Didn't buy that one!

Our current road is dirt (and sometimes gravel!), but less than 1/2 mile to a good-sized state highway.

Dec 03, 2007 12:43 AM
Amber Bourland
Ozarks' Independent Realty - West Plains, MO

Good post! We live about 18 miles from town and a mile from a paved highway. That mile up the dirt road gets very iffy during high water or snow and icy conditions. We had my car nearly completely submerged last year when the low spot in the road, which is often covered with water, had actually washed out about 2 feet due to the rushing water. took months to get it back up and running!

Always, if you want to buy in the country, make sure there are other ways to your home, with different characteristics. We have longer ways in, rougher roads, but no low-water crossings and less hills to worry about on ice. I believe in alternate routes, not just for the seasonal conditions, but for emergencies, as well. What if there were ever a wildfire and your only way out was blocked? Things happen and you need to be prepared for anything...
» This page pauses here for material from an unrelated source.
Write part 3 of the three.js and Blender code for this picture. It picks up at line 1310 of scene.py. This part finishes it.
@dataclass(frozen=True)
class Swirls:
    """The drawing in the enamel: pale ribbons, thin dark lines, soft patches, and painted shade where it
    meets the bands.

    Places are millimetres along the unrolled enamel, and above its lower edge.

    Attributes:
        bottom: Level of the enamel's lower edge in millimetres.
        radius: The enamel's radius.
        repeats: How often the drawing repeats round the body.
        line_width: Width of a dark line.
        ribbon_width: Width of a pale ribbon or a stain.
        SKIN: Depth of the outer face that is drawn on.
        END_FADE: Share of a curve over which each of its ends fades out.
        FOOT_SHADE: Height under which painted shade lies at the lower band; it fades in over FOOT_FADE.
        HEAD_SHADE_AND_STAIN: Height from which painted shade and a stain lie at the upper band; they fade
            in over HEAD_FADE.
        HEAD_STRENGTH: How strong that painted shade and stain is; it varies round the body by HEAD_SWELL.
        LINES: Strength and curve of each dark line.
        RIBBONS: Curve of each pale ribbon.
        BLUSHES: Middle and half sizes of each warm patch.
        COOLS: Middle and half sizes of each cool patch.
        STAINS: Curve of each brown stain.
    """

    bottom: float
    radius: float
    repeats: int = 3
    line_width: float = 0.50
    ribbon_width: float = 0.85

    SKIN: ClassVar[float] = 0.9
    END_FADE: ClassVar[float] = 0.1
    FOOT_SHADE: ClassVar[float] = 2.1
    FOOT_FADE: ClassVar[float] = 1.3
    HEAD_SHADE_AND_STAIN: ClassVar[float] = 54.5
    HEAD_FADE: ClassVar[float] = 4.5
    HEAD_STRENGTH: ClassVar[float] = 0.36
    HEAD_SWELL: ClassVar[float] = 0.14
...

As for me and my family, I think we would actually prefer living up a goat trail than having the road run right by our front door, as it does. Heck, just last week we counted about 20 vehicles driving by! At that rate, we might as well move to the city!!!

Dec 03, 2007 03:07 AM
Judith Reppert
United Country Countryside Realty - Mount Vernon, MO

Hi Amber, thanks for coming by.  You are so right about the multiple ways out.  Our quick route to the State Highway has a couple of hills and two little bridges.  When one bridge got washed out this summer, we were so happy to have another way to go.  Longer but higher, flatter ground all the way.  That'll be the winter storm route, too.  They had the bridge fixed the next day, but still, it was nice to know we could get out.

20 vehicles, that's just terrible, you're right, better move to New York!